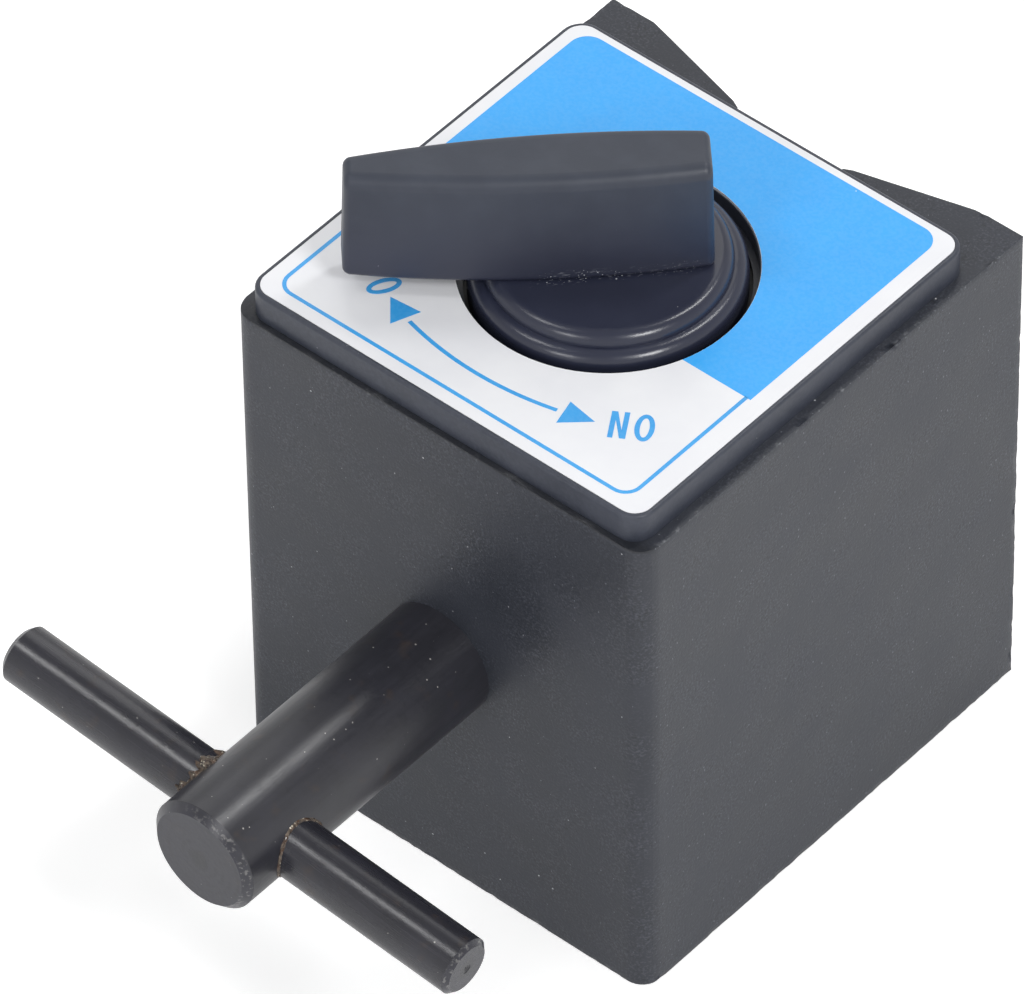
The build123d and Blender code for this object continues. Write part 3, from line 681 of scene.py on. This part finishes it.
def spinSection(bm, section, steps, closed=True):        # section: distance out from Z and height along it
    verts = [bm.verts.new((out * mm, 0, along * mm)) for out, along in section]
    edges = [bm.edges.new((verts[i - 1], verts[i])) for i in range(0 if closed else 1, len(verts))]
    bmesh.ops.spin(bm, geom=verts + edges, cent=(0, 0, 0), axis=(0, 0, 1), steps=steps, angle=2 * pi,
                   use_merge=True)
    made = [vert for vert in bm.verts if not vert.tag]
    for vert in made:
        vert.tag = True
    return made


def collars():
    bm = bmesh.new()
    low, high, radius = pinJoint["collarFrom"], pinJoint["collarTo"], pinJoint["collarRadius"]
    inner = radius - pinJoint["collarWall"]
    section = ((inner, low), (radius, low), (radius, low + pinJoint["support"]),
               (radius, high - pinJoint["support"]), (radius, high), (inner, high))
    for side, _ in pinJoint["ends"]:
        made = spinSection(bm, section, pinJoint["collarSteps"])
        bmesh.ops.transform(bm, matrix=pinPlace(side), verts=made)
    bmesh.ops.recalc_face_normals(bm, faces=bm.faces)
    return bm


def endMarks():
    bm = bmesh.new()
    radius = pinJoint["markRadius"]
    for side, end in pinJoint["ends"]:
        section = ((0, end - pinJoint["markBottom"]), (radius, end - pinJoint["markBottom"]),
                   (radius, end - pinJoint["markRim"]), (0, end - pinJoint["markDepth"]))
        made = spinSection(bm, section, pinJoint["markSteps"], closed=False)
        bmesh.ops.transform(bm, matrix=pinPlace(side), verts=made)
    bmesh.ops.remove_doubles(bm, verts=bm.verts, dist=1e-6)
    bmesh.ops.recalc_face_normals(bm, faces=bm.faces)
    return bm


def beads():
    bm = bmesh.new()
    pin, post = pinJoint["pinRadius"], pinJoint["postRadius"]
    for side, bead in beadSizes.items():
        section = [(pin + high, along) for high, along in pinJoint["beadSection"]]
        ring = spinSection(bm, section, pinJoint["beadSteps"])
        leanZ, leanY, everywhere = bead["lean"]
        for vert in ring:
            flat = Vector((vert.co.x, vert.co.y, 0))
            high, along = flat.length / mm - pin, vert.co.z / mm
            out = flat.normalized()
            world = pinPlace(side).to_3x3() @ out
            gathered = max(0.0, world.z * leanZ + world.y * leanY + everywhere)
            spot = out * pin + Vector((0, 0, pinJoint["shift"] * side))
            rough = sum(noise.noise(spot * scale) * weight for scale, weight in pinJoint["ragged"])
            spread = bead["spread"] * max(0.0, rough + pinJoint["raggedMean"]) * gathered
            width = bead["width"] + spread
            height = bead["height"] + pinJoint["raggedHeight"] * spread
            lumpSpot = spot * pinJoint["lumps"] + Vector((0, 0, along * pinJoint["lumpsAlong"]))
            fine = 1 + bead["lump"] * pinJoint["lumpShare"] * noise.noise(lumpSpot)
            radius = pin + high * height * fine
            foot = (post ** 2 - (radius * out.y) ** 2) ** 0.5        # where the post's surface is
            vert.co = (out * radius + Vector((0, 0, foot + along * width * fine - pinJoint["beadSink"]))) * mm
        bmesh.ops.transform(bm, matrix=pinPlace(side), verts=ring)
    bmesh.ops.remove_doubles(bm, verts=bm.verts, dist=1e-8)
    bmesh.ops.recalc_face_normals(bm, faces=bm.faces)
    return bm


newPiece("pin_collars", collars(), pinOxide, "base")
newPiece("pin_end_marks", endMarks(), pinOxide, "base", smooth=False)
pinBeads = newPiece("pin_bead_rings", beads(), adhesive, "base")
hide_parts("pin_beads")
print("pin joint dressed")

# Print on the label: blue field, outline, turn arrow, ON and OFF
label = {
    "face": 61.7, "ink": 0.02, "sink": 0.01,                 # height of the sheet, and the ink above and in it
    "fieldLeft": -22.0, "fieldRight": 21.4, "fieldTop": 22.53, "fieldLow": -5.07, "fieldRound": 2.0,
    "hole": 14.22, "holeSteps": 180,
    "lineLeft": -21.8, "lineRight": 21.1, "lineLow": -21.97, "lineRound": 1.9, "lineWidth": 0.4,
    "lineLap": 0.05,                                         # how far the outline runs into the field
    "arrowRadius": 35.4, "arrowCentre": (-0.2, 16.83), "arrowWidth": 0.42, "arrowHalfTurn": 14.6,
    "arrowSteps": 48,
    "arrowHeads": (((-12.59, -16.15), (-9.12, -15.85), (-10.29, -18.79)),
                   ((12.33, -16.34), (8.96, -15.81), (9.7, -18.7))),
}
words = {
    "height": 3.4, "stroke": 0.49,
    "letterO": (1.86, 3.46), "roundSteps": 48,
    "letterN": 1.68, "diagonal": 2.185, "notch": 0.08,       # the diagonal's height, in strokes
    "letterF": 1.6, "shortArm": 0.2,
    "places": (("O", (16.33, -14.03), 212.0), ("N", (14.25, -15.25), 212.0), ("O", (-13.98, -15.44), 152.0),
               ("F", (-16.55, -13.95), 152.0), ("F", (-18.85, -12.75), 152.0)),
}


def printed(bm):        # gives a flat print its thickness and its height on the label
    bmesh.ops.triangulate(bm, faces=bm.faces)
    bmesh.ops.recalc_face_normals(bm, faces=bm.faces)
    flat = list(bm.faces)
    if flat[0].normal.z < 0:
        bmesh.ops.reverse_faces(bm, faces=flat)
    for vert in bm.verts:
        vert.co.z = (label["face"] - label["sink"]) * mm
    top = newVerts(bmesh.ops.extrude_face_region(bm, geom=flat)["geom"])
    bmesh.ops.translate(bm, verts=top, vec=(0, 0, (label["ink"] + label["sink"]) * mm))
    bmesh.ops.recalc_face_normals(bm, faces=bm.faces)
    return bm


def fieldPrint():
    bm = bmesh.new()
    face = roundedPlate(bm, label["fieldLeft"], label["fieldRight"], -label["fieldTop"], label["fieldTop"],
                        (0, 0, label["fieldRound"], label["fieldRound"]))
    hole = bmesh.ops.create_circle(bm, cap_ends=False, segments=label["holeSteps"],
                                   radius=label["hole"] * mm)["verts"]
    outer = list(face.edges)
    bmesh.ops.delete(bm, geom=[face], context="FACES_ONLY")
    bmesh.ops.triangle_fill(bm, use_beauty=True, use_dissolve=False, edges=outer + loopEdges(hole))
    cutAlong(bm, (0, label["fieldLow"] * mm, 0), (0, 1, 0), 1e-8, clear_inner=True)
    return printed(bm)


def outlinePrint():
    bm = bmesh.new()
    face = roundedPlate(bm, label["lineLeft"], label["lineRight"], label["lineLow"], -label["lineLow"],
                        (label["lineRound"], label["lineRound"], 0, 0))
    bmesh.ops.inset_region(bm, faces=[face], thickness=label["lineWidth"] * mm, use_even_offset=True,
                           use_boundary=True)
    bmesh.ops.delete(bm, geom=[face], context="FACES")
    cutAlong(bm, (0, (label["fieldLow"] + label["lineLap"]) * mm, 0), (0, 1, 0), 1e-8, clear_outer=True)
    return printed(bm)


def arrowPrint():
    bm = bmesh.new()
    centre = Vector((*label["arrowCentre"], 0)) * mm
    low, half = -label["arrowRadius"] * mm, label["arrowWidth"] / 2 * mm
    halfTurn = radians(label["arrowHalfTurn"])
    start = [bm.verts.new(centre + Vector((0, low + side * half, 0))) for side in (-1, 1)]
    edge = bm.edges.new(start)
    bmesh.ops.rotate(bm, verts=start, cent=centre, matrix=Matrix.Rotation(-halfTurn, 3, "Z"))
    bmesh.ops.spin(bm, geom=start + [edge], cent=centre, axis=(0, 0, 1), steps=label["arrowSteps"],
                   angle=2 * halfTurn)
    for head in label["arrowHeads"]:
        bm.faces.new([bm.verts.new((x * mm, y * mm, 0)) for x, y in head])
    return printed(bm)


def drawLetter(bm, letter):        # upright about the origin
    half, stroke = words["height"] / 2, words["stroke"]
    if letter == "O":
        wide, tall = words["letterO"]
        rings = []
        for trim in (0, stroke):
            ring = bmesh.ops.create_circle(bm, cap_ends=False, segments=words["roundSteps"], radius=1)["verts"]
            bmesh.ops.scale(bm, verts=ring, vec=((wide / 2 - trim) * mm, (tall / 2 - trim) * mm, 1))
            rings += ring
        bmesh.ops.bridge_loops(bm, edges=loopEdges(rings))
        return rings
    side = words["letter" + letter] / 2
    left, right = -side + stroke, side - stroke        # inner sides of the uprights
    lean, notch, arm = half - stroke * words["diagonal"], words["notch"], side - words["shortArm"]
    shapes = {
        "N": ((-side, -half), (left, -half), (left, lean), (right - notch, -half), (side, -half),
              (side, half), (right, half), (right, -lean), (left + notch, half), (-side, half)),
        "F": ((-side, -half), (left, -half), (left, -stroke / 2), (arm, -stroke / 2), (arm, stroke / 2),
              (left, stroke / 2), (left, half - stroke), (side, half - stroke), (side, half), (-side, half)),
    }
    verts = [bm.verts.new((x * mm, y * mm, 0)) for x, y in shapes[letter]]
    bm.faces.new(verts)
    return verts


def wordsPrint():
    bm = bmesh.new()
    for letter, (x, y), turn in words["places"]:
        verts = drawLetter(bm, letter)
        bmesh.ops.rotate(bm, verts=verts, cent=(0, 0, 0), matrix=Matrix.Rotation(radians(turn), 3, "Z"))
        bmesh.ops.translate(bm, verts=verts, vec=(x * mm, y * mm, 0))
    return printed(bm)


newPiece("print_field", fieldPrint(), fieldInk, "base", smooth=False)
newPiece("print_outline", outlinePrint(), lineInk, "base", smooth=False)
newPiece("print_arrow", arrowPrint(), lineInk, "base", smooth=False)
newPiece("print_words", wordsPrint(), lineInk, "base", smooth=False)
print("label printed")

────────────────────────────────────────

**TO DO**
Quote exactly the first line of the data and every line after it through the one holding "return made".

**EXERCISE ANSWER**
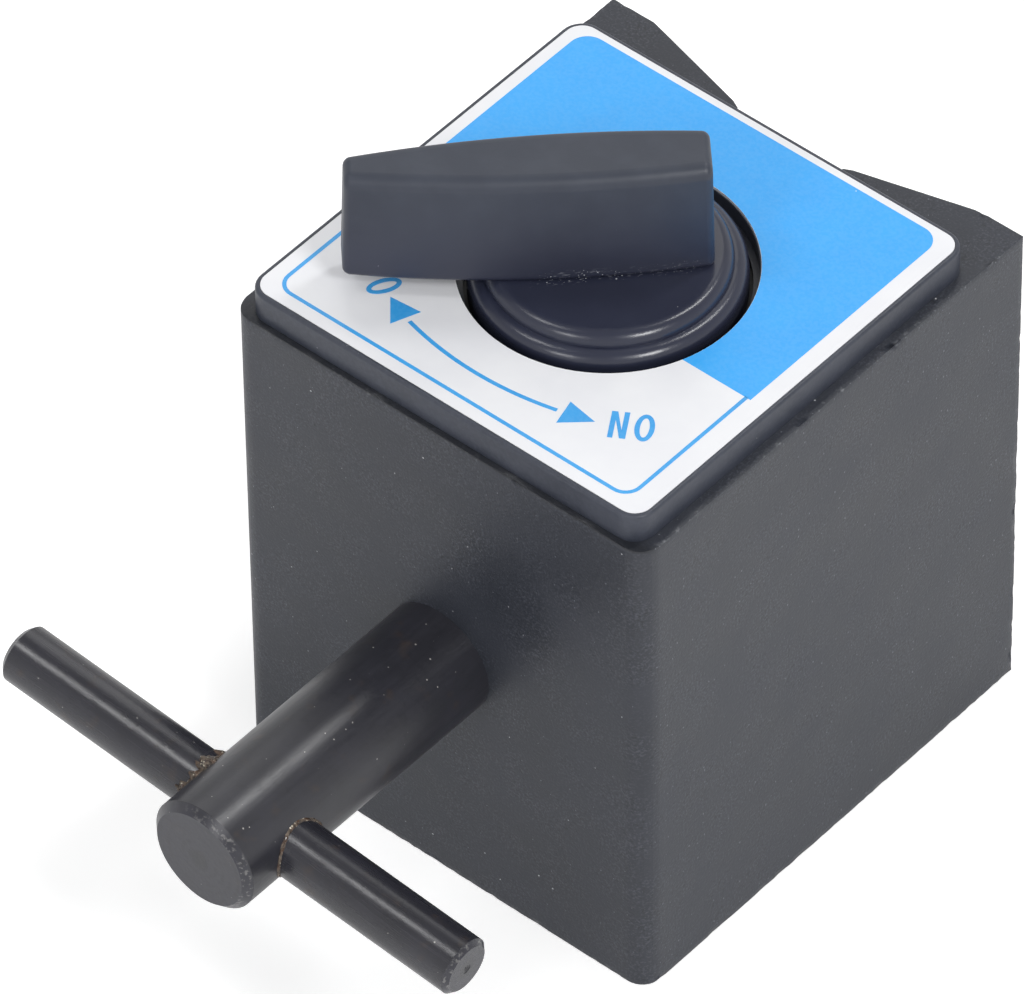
The build123d and Blender code for this object continues. Write part 3, from line 681 of scene.py on. This part finishes it.
def spinSection(bm, section, steps, closed=True):        # section: distance out from Z and height along it
    verts = [bm.verts.new((out * mm, 0, along * mm)) for out, along in section]
    edges = [bm.edges.new((verts[i - 1], verts[i])) for i in range(0 if closed else 1, len(verts))]
    bmesh.ops.spin(bm, geom=verts + edges, cent=(0, 0, 0), axis=(0, 0, 1), steps=steps, angle=2 * pi,
                   use_merge=True)
    made = [vert for vert in bm.verts if not vert.tag]
    for vert in made:
        vert.tag = True
    return made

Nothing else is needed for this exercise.